Task directions ::
Take the material and output all of it exactly.

Extracted data ::

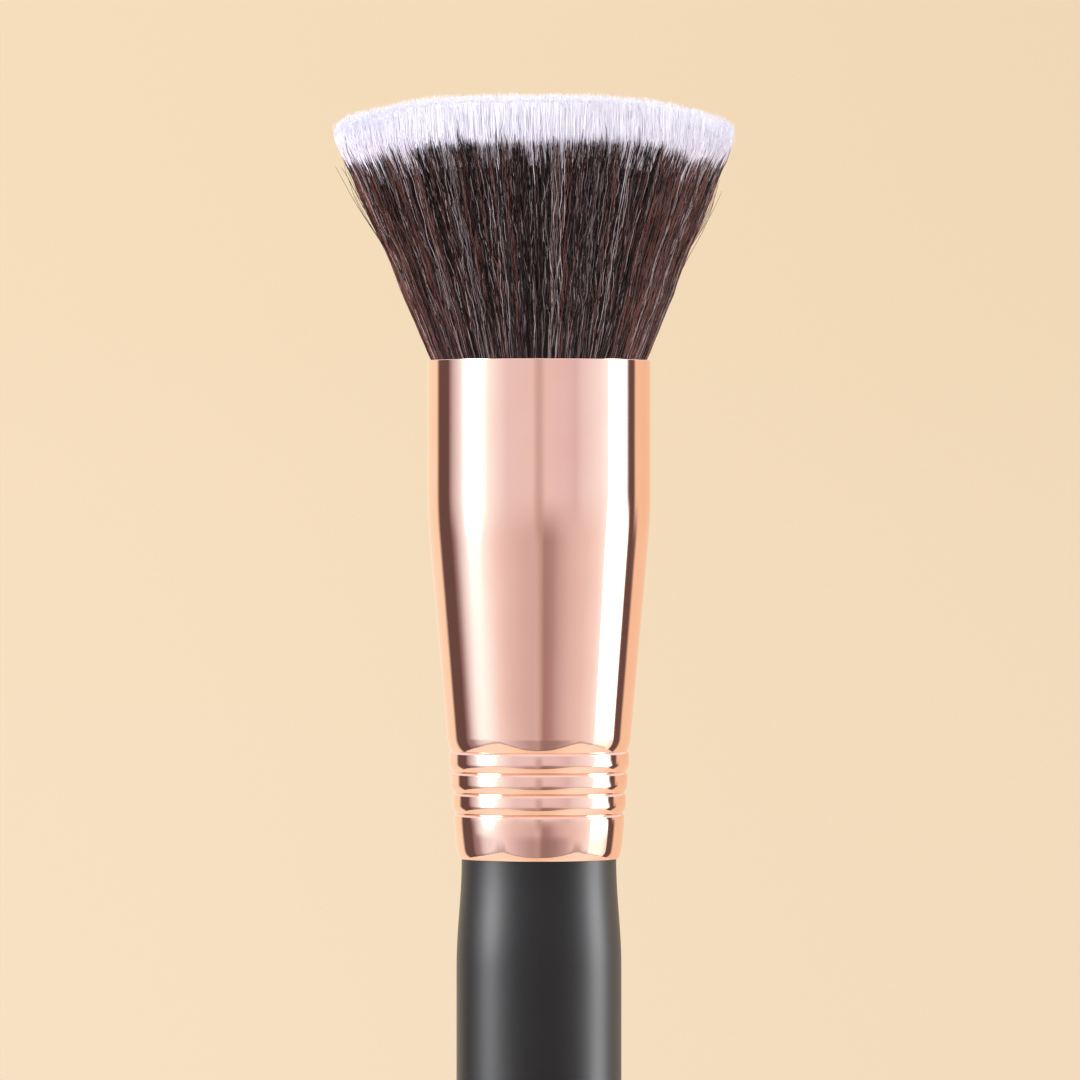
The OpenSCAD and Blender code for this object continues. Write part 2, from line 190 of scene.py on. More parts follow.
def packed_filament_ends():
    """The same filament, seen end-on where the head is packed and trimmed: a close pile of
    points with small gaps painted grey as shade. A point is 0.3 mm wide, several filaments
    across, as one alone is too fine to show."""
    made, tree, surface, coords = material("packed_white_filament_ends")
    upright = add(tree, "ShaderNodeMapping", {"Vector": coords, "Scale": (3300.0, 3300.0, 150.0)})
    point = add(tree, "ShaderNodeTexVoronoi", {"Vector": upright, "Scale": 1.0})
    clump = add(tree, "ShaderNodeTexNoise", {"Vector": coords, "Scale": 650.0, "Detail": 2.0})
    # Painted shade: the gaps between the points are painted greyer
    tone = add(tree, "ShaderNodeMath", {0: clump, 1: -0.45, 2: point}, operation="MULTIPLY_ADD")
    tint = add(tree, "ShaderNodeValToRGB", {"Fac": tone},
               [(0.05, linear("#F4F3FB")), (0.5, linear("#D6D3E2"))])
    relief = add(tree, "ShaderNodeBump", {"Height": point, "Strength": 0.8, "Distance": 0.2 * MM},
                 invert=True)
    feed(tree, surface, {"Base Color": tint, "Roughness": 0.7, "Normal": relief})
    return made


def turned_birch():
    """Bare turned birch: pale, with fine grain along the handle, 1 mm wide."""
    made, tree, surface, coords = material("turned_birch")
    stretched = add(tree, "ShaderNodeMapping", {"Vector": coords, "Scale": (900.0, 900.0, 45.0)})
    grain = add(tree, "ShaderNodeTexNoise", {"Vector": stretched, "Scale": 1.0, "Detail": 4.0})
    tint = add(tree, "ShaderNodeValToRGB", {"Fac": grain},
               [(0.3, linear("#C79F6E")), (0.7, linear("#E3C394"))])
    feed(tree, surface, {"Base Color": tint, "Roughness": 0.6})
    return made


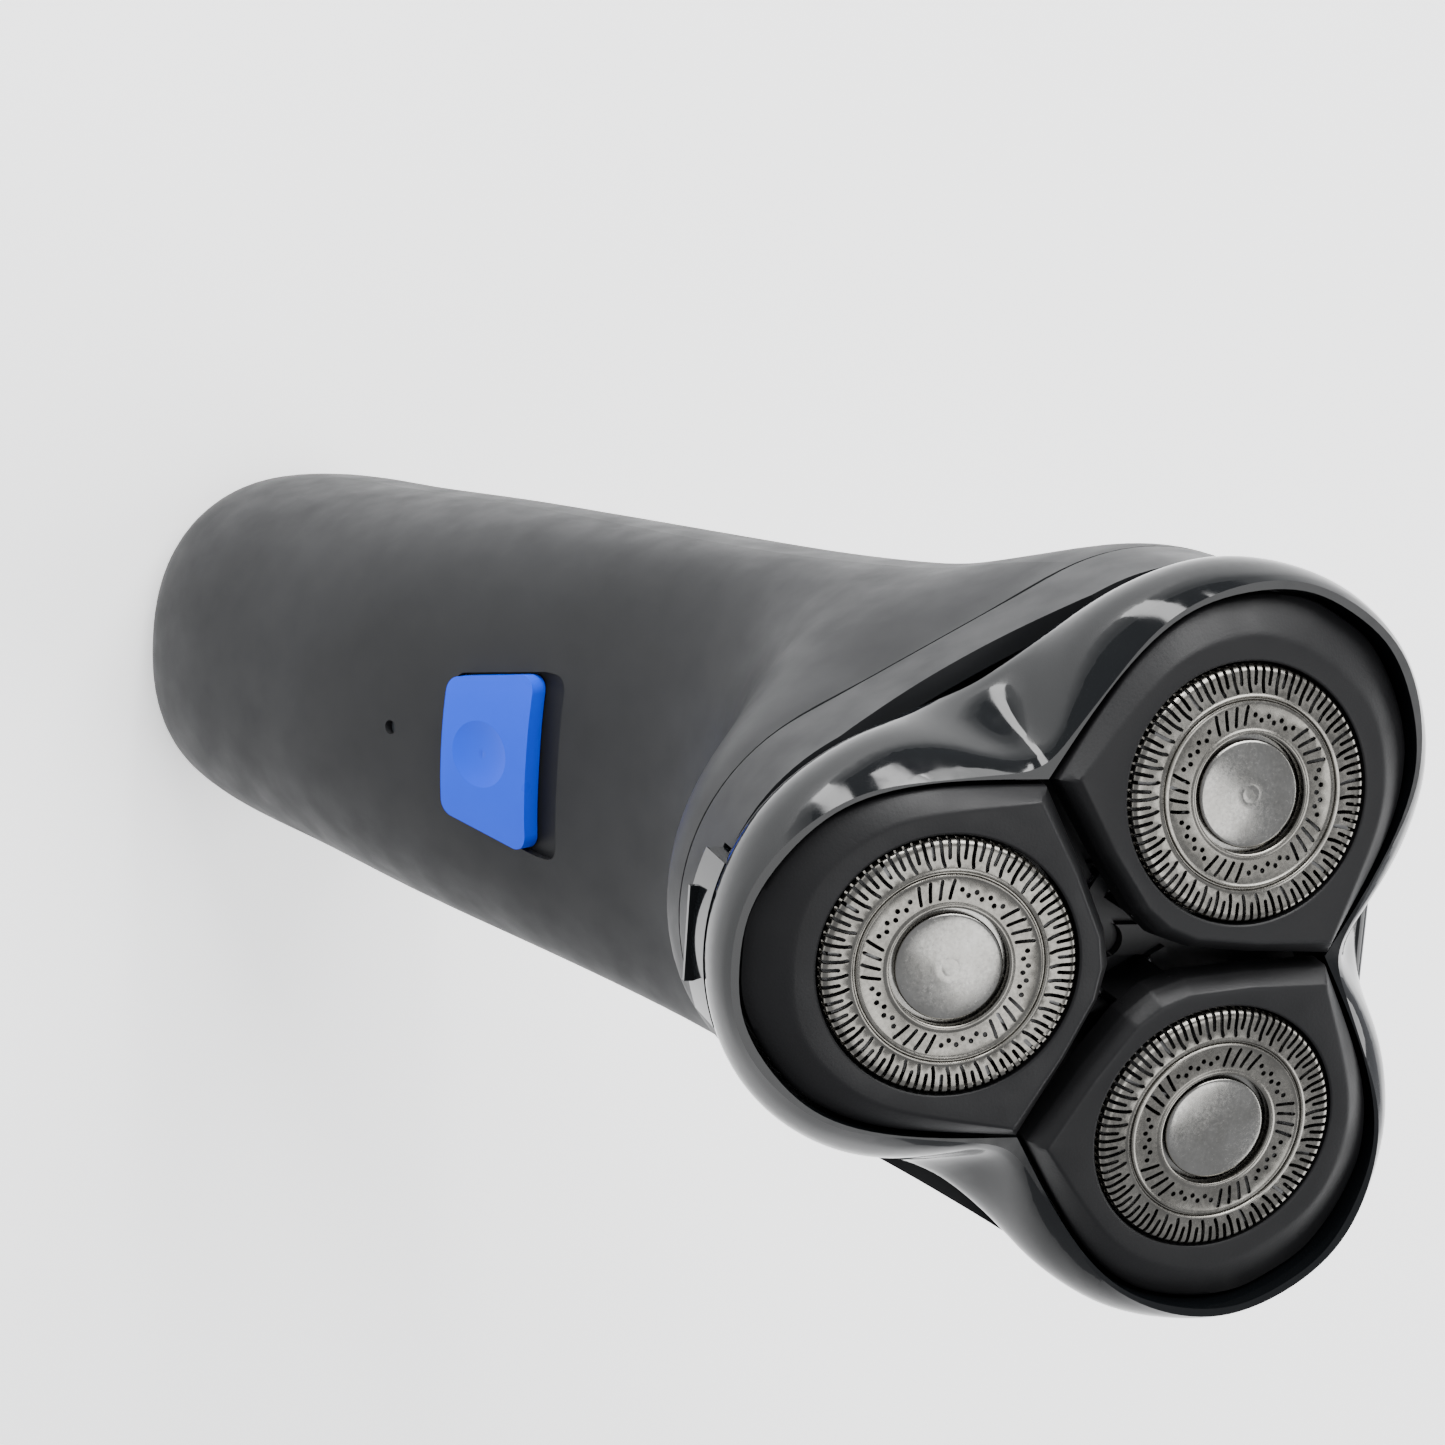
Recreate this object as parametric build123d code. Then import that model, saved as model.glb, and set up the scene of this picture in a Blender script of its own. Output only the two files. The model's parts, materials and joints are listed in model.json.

Response to the task ::
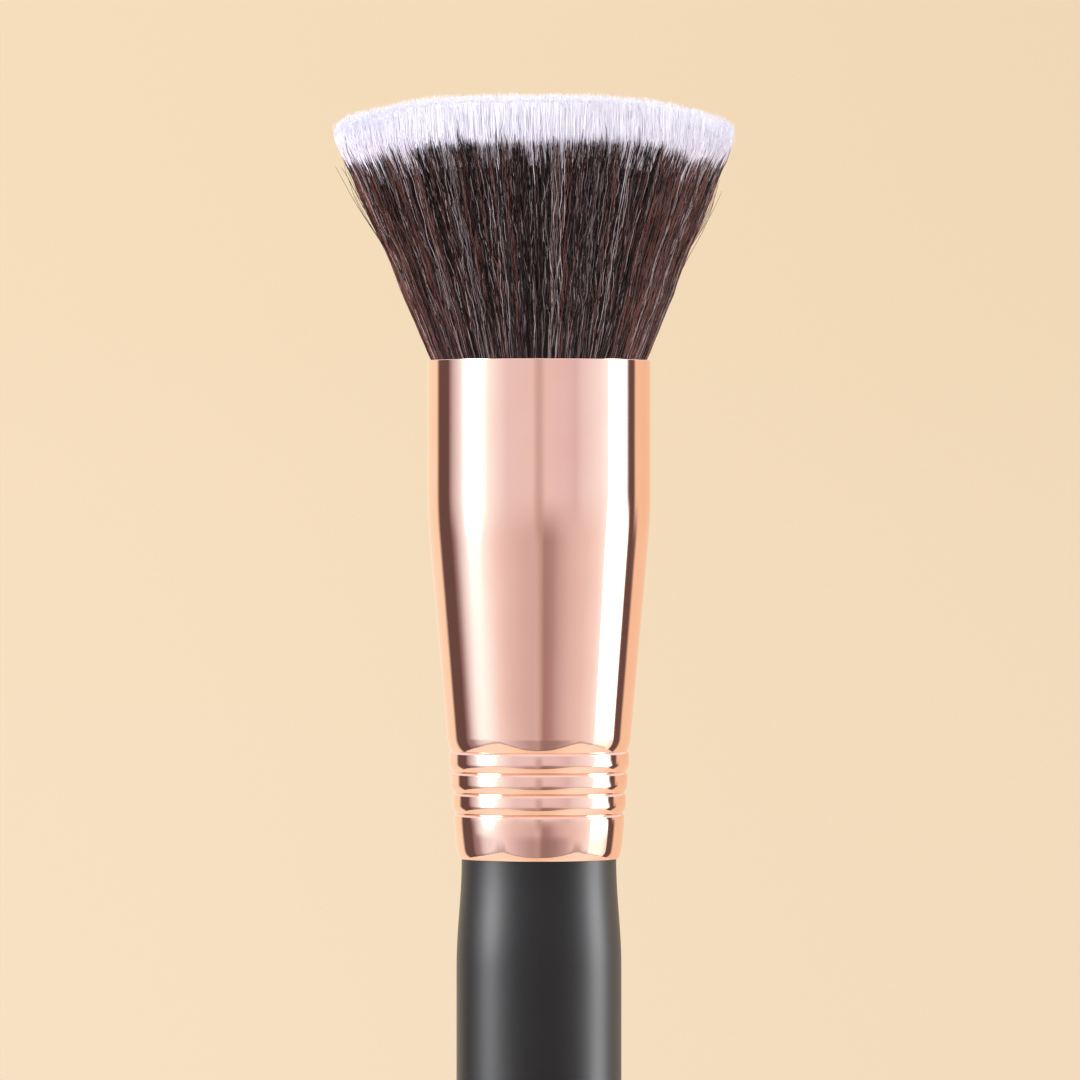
The OpenSCAD and Blender code for this object continues. Write part 2, from line 190 of scene.py on. More parts follow.
def packed_filament_ends():
    """The same filament, seen end-on where the head is packed and trimmed: a close pile of
    points with small gaps painted grey as shade. A point is 0.3 mm wide, several filaments
    across, as one alone is too fine to show."""
    made, tree, surface, coords = material("packed_white_filament_ends")
    upright = add(tree, "ShaderNodeMapping", {"Vector": coords, "Scale": (3300.0, 3300.0, 150.0)})
    point = add(tree, "ShaderNodeTexVoronoi", {"Vector": upright, "Scale": 1.0})
    clump = add(tree, "ShaderNodeTexNoise", {"Vector": coords, "Scale": 650.0, "Detail": 2.0})
    # Painted shade: the gaps between the points are painted greyer
    tone = add(tree, "ShaderNodeMath", {0: clump, 1: -0.45, 2: point}, operation="MULTIPLY_ADD")
    tint = add(tree, "ShaderNodeValToRGB", {"Fac": tone},
               [(0.05, linear("#F4F3FB")), (0.5, linear("#D6D3E2"))])
    relief = add(tree, "ShaderNodeBump", {"Height": point, "Strength": 0.8, "Distance": 0.2 * MM},
                 invert=True)
    feed(tree, surface, {"Base Color": tint, "Roughness": 0.7, "Normal": relief})
    return made


def turned_birch():
    """Bare turned birch: pale, with fine grain along the handle, 1 mm wide."""
    made, tree, surface, coords = material("turned_birch")
    stretched = add(tree, "ShaderNodeMapping", {"Vector": coords, "Scale": (900.0, 900.0, 45.0)})
    grain = add(tree, "ShaderNodeTexNoise", {"Vector": stretched, "Scale": 1.0, "Detail": 4.0})
    tint = add(tree, "ShaderNodeValToRGB", {"Fac": grain},
               [(0.3, linear("#C79F6E")), (0.7, linear("#E3C394"))])
    feed(tree, surface, {"Base Color": tint, "Roughness": 0.6})
    return made


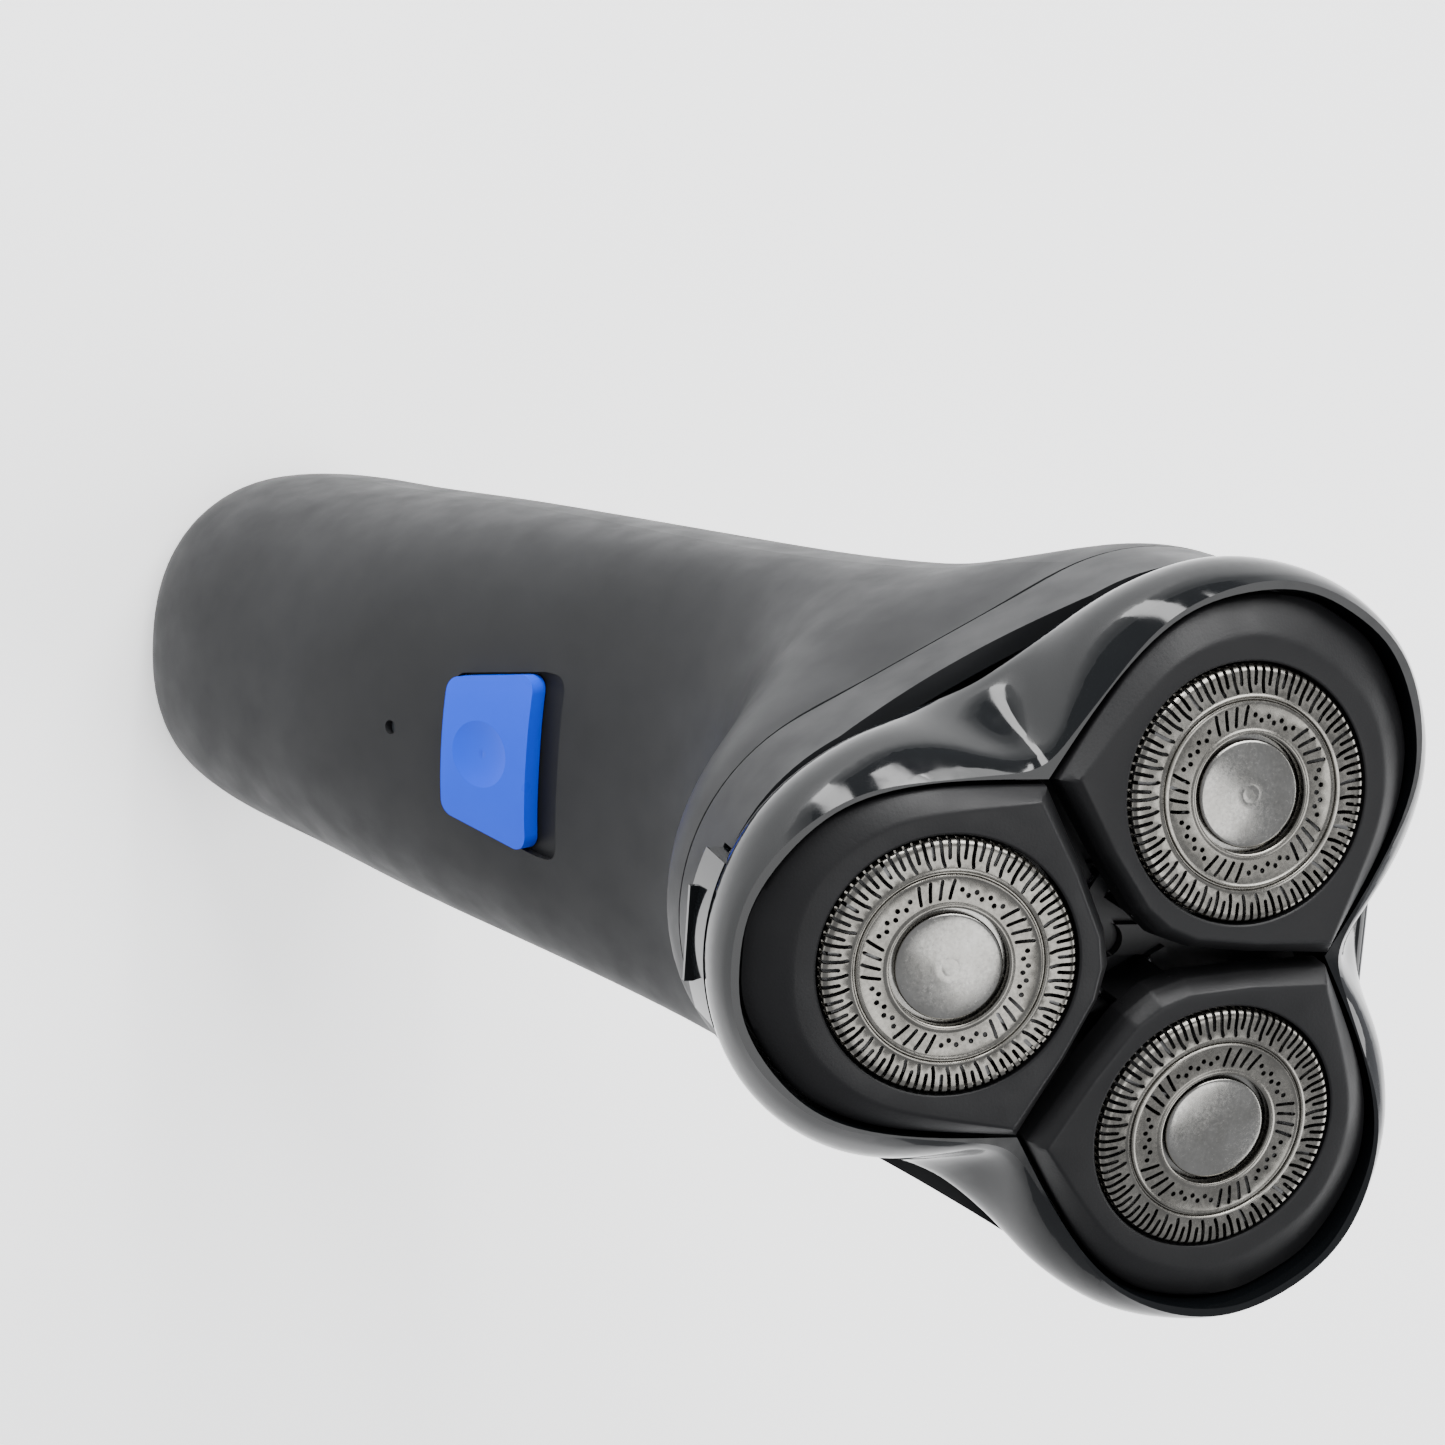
Recreate this object as parametric build123d code. Then import that model, saved as model.glb, and set up the scene of this picture in a Blender script of its own. Output only the two files. The model's parts, materials and joints are listed in model.json.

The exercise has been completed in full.